- [Instructions for the task]:
Using the data that follows, return exactly the lines from the one that contains "for name, u, v" through the one that contains "obj.matrix_parent_inverse = Matrix.Identity(4)", ends included.

- [Stored data]:
****************

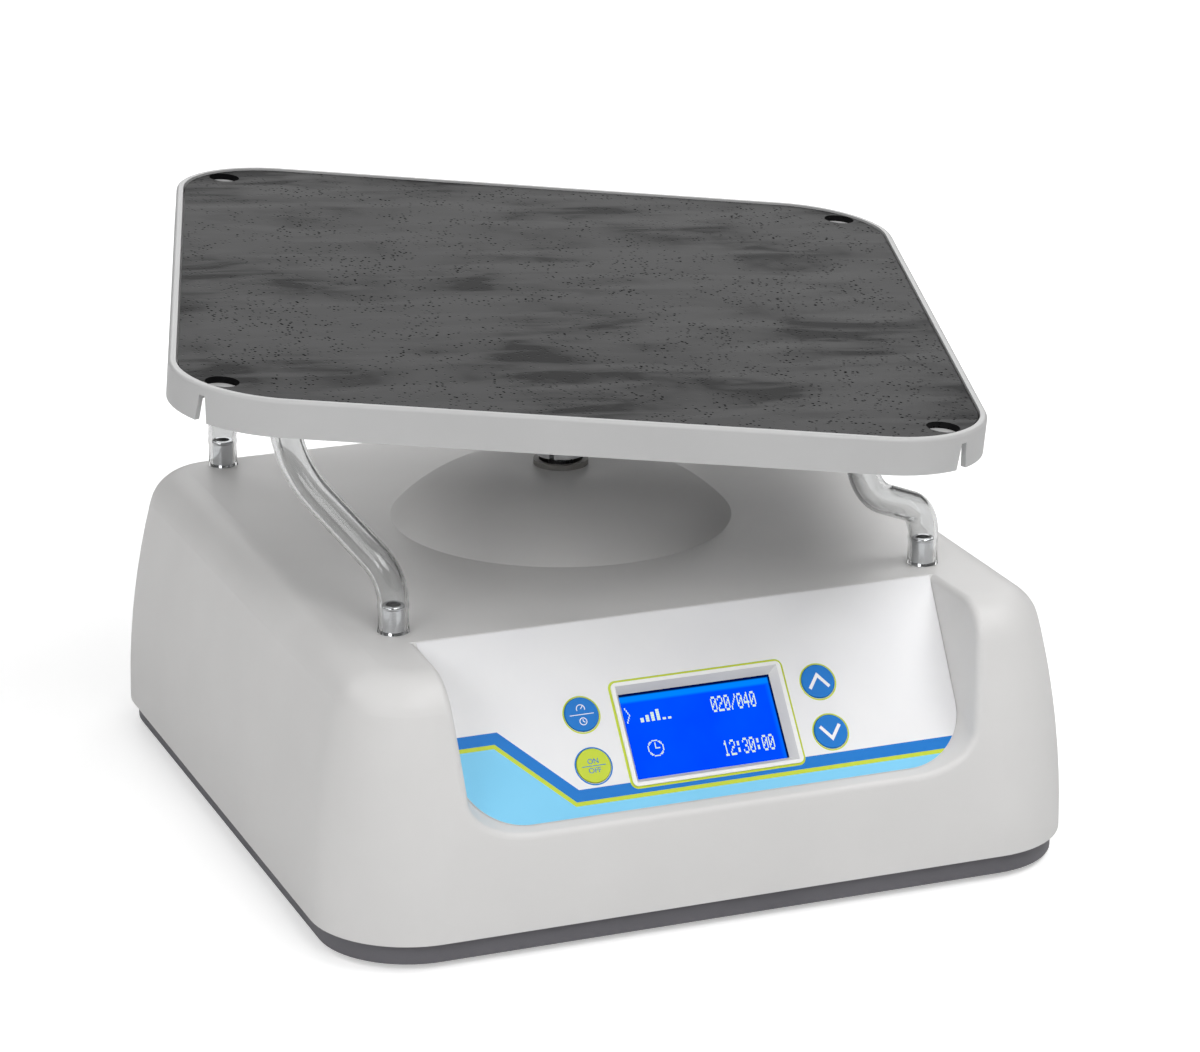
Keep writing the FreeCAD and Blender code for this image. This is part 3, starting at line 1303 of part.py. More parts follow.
def make_power_inlet():
    """Appliance inlet: flange, body, socket with three blades."""
    low = REAR_LEVEL - INLET_FLANGE_HEIGHT / 2
    flange = Part.makeBox(
        INLET_FLANGE_WIDTH,
        INLET_FLANGE,
        INLET_FLANGE_HEIGHT,
        vec(INLET_X - INLET_FLANGE_WIDTH / 2, REAR_FACE, low),
    )
    upright = [edge for edge in flange.Edges if abs(edge.tangentAt(0).y) > 0.99]
    flange = flange.makeFillet(INLET_FLANGE, upright)
    body = box(
        INLET_X - INLET_WIDTH / 2,
        INLET_X + INLET_WIDTH / 2,
        REAR_FACE - INLET_DEPTH,
        REAR_FACE,
        REAR_LEVEL - INLET_HEIGHT / 2,
        REAR_LEVEL + INLET_HEIGHT / 2,
    )
    socket = box(
        INLET_X - INLET_SOCKET_WIDTH / 2,
        INLET_X + INLET_SOCKET_WIDTH / 2,
        REAR_FACE + INLET_FLANGE - INLET_SOCKET_DEPTH,
        REAR_FACE + INLET_FLANGE,
        REAR_LEVEL - INLET_SOCKET_HEIGHT / 2,
        REAR_LEVEL + INLET_SOCKET_HEIGHT / 2,
    )
    solid = join([flange, body]).cut(socket)
    blades = []
    for step in (-1, 0, 1):
        x = INLET_X + step * BLADE_PITCH
        z = REAR_LEVEL + BLADE_RAISE * (1 - abs(step)) - BLADE_RAISE / 2
        y = REAR_FACE + INLET_FLANGE - INLET_SOCKET_DEPTH
        half = BLADE_THICKNESS / 2
        tall = BLADE_WIDTH / 2
        blades.append(box(x - half, x + half, y - 1.0, y + BLADE_LENGTH, z - tall, z + tall))
    holes = []
    for side in (-1, 1):
        x = INLET_X + side * INLET_HOLE / 2
        holes.append(cylinder(INLET_SCREW, INLET_FLANGE, x, REAR_FACE, REAR_LEVEL, (0, 1, 0)))
    return join([solid.cut(holes)] + blades)


def make_inlet_screws():
    screws = []
    for side in (-1, 1):
        x = INLET_X + side * INLET_HOLE / 2
        length = INLET_FLANGE + HOUSING_WALL * 2
        y = REAR_FACE + INLET_FLANGE
        shank = cylinder(INLET_SCREW, length, x, y, REAR_LEVEL, (0, -1, 0))
        head = cylinder(INLET_SCREW_HEAD, INLET_SCREW_HEAD_HEIGHT, x, y, REAR_LEVEL, (0, 1, 0))
        screws.append(shank.fuse(head))
    return group(screws)


ROCKER_Y = REAR_FACE - ROCKER_PIVOT_IN


def make_rocker():
    """Switch rocker, drawn level and then turned to its off position."""
    half = ROCKER_HALF_WIDTH
    drum = cylinder(ROCKER_RADIUS, 2 * half, SWITCH_X - half, ROCKER_Y, REAR_LEVEL, (1, 0, 0))
    keep = box(SWITCH_X - half, SWITCH_X + half, ROCKER_Y - FAR, ROCKER_Y + FAR, 0, TOP)
    keep = keep.common(box(-FAR, FAR, ROCKER_Y - ROCKER_RADIUS / 2, ROCKER_Y + FAR, 0, TOP))
    body = drum.common(keep)
    for side in (-1, 1):
        face = box(-FAR, FAR, 0, FAR, -FAR, FAR)
        face.rotate(vec(0, 0, 0), vec(1, 0, 0), -side * ROCKER_TILT)
        face.translate(vec(0, ROCKER_Y + ROCKER_FACE, REAR_LEVEL))
        halves = sorted((0, side * FAR))
        half_space = box(-FAR, FAR, -FAR, FAR, halves[0], halves[1])
        half_space.translate(vec(0, 0, REAR_LEVEL))
        body = body.cut(face.common(half_space))
    pin_half = half + ROCKER_GAP + ROCKER_PIN_LENGTH
    pin = cylinder(ROCKER_PIN, 2 * pin_half, SWITCH_X - pin_half, ROCKER_Y, REAR_LEVEL, (1, 0, 0))
    solid = join([body, pin])
    solid.rotate(vec(SWITCH_X, ROCKER_Y, REAR_LEVEL), vec(1, 0, 0), -ROCKER_TILT)
    return solid


def make_switch_body():
    """The switch's frame and case, open at the back of the panel for the rocker."""
    lip_x = SWITCH_BODY_WIDTH / 2 + SWITCH_FLANGE_LIP
    lip_z = SWITCH_BODY_HEIGHT / 2 + SWITCH_FLANGE_LIP
    flange = box(
        SWITCH_X - lip_x,
        SWITCH_X + lip_x,
        REAR_FACE,
        REAR_FACE + SWITCH_FLANGE,
        REAR_LEVEL - lip_z,
        REAR_LEVEL + lip_z,
    )
    case = box(
        SWITCH_X - SWITCH_BODY_WIDTH / 2,
        SWITCH_X + SWITCH_BODY_WIDTH / 2,
        REAR_FACE - SWITCH_BODY_DEPTH,
        REAR_FACE,
        REAR_LEVEL - SWITCH_BODY_HEIGHT / 2,
        REAR_LEVEL + SWITCH_BODY_HEIGHT / 2,
    )
    room_x = ROCKER_HALF_WIDTH + ROCKER_GAP
    room_z = ROCKER_RADIUS + ROCKER_GAP
    room = box(
        SWITCH_X - room_x,
        SWITCH_X + room_x,
        ROCKER_Y - ROCKER_RADIUS,
        REAR_FACE + SWITCH_FLANGE,
        REAR_LEVEL - room_z,
        REAR_LEVEL + room_z,
    )
    pin_half = ROCKER_HALF_WIDTH + ROCKER_GAP + ROCKER_PIN_LENGTH + ROCKER_PIN_END_GAP
    pin = cylinder(
        ROCKER_PIN + ROCKER_PIN_PLAY,
        2 * pin_half,
        SWITCH_X - pin_half,
        ROCKER_Y,
        REAR_LEVEL,
        (1, 0, 0),
    )
    return join([flange, case]).cut([room, pin])


def make_power_board():
    """Power board with its transformer, capacitors and heat sink."""
    top = POWER_LEVEL + BOARD_THICKNESS
    parts = [
        upright_block(POWER_X, POWER_WIDTH, POWER_LENGTH, POWER_LEVEL, BOARD_THICKNESS),
        upright_block(POWER_X, TRANSFORMER_WIDTH, TRANSFORMER_LENGTH, top, TRANSFORMER_HEIGHT),
        upright_block(POWER_X + HEAT_SINK_X, HEAT_SINK_WIDTH, HEAT_SINK_LENGTH, top, HEAT_SINK_HEIGHT),
    ]
    for side in (-1, 1):
        y = POWER_Y + side * CAPACITOR_Y
        parts.append(cylinder(CAPACITOR_RADIUS, CAPACITOR_HEIGHT, POWER_X + CAPACITOR_X, y, top))
    holes = []
    for x, y in power_hole_places():
        holes.append(cylinder(BOARD_SCREW, BOARD_THICKNESS, x, y, POWER_LEVEL))
    return join(parts).cut(holes)


def upright_block(x, width, length, z, height):
    """A block on the power board's middle line."""
    return box(
        x - width / 2,
        x + width / 2,
        POWER_Y - length / 2,
        POWER_Y + length / 2,
        z,
        z + height,
    )


def power_hole_places():
    x = POWER_WIDTH / 2 - POWER_INSET
    y = POWER_LENGTH / 2 - POWER_INSET
    return [(POWER_X + sx * x, POWER_Y + sy * y) for sx in (-1, 1) for sy in (-1, 1)]


def make_power_standoffs():
    """Snap standoffs between the pan and the power board."""
    posts = []
    for x, y in power_hole_places():
        post = cylinder(POWER_STANDOFF, POWER_LEVEL - PAN_TOP, x, y, PAN_TOP)
        tip = cylinder(BOARD_SCREW, BOARD_THICKNESS + 1.0, x, y, POWER_LEVEL)
        posts.append(post.fuse(tip))
    return group(posts)


def corner_names():
    return ["front_left", "front_right", "back_left", "back_right"]


def build():
    parts = {
        "housing": make_housing(),
        "base_pan": make_base_pan(),
        "base_screws": make_base_screws(),
        "shaft_ring": make_shaft_ring(),
        "panel_overlay": make_overlay(),
        "display_bezel": make_bezel(),
        "display_glass": make_display_glass(),
        "display_module": make_display_module(),
        "control_board": make_control_board(),
        "board_screws": make_board_screws(),
        "button_switches": make_button_switches(),
        "base_pegs": make_base_pegs(),
        "peg_nuts": make_peg_nuts(),
        "drive_plate": make_drive_plate(),
        "plate_pillars": make_pillars(),
        "pillar_screws": make_pillar_screws(),
        "bearing_tower": make_bearing_tower(),
        "tower_screws": make_tower_screws(),
        "lower_shaft_bearing": bearing(LOWER_TOWER_BEARING),
        "upper_shaft_bearing": bearing(UPPER_TOWER_BEARING),
        "gearbox": make_gearbox(),
        "motor": make_motor(),
        "motor_screws": make_motor_screws(),
        "timing_belt": make_belt(),
        "power_board": make_power_board(),
        "power_standoffs": make_power_standoffs(),
        "power_inlet": make_power_inlet(),
        "inlet_screws": make_inlet_screws(),
        "switch_body": make_switch_body(),
        "switch_rocker": make_rocker(),
        "motor_shaft": make_motor_shaft(),
        "motor_pulley": pulley(MOTOR_TEETH, MOTOR_HUB, MOTOR_SHAFT, MOTOR_X),
        "main_shaft": make_main_shaft(),
        "shaft_collar": make_shaft_collar(),
        "driven_pulley": make_driven_pulley(),
        "crank_hub": make_crank_hub(),
        "clamp_screw": make_clamp_screw(),
        "crank_pin": make_crank_pin(),
        "pin_cap_screw": make_pin_cap(),
        "deck_hub": make_deck_hub(),
        "upper_deck_bearing": on_deck(bearing(UPPER_DECK_BEARING)),
        "lower_deck_bearing": on_deck(bearing(LOWER_DECK_BEARING)),
        "hub_screws": make_hub_screws(),
        "deck_tray": make_tray(),
        "deck_mat": make_mat(),
        "deck_pegs": make_deck_pegs(),
    }
    for corner, (x, y) in zip(corner_names(), peg_places()):
        parts["clear_tube_" + corner] = make_clear_tube(x, y)
    for corner, (x, y) in zip(corner_names(), foot_places()):
        parts["foot_" + corner] = make_foot(x, y)
    for name, u, v in button_places():
        parts["button_" + name] = make_button(u, v)
    return parts


os.makedirs("parts", exist_ok=True)
for node, shape in build().items():
    shape.exportStep("parts/" + node + ".step")
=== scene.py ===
import json
import math

import bmesh
import bpy
from mathutils import Matrix, Quaternion, Vector
from mathutils.bvhtree import BVHTree

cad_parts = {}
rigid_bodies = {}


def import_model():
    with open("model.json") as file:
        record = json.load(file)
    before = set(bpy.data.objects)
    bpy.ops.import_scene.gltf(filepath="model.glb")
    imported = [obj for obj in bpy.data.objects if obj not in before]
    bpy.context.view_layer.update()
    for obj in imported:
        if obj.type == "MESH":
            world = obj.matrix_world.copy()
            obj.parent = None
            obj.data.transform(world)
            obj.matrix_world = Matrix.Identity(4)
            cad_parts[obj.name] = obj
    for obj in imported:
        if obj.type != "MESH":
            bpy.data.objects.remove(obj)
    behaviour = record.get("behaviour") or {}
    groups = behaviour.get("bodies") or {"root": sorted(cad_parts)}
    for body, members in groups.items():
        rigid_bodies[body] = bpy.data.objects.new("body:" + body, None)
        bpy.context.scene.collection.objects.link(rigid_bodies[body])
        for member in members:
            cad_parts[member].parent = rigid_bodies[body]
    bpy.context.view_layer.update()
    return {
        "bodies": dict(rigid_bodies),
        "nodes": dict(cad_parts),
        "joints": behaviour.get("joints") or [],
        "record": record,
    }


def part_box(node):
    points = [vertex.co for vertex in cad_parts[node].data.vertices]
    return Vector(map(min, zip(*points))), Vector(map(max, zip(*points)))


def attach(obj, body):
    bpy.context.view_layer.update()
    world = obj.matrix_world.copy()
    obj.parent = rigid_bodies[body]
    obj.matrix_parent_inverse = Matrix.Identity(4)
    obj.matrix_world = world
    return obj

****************

- [Exercise solution]:
    for name, u, v in button_places():
        parts["button_" + name] = make_button(u, v)
    return parts


os.makedirs("parts", exist_ok=True)
for node, shape in build().items():
    shape.exportStep("parts/" + node + ".step")
=== scene.py ===
import json
import math

import bmesh
import bpy
from mathutils import Matrix, Quaternion, Vector
from mathutils.bvhtree import BVHTree

cad_parts = {}
rigid_bodies = {}


def import_model():
    with open("model.json") as file:
        record = json.load(file)
    before = set(bpy.data.objects)
    bpy.ops.import_scene.gltf(filepath="model.glb")
    imported = [obj for obj in bpy.data.objects if obj not in before]
    bpy.context.view_layer.update()
    for obj in imported:
        if obj.type == "MESH":
            world = obj.matrix_world.copy()
            obj.parent = None
            obj.data.transform(world)
            obj.matrix_world = Matrix.Identity(4)
            cad_parts[obj.name] = obj
    for obj in imported:
        if obj.type != "MESH":
            bpy.data.objects.remove(obj)
    behaviour = record.get("behaviour") or {}
    groups = behaviour.get("bodies") or {"root": sorted(cad_parts)}
    for body, members in groups.items():
        rigid_bodies[body] = bpy.data.objects.new("body:" + body, None)
        bpy.context.scene.collection.objects.link(rigid_bodies[body])
        for member in members:
            cad_parts[member].parent = rigid_bodies[body]
    bpy.context.view_layer.update()
    return {
        "bodies": dict(rigid_bodies),
        "nodes": dict(cad_parts),
        "joints": behaviour.get("joints") or [],
        "record": record,
    }


def part_box(node):
    points = [vertex.co for vertex in cad_parts[node].data.vertices]
    return Vector(map(min, zip(*points))), Vector(map(max, zip(*points)))


def attach(obj, body):
    bpy.context.view_layer.update()
    world = obj.matrix_world.copy()
    obj.parent = rigid_bodies[body]
    obj.matrix_parent_inverse = Matrix.Identity(4)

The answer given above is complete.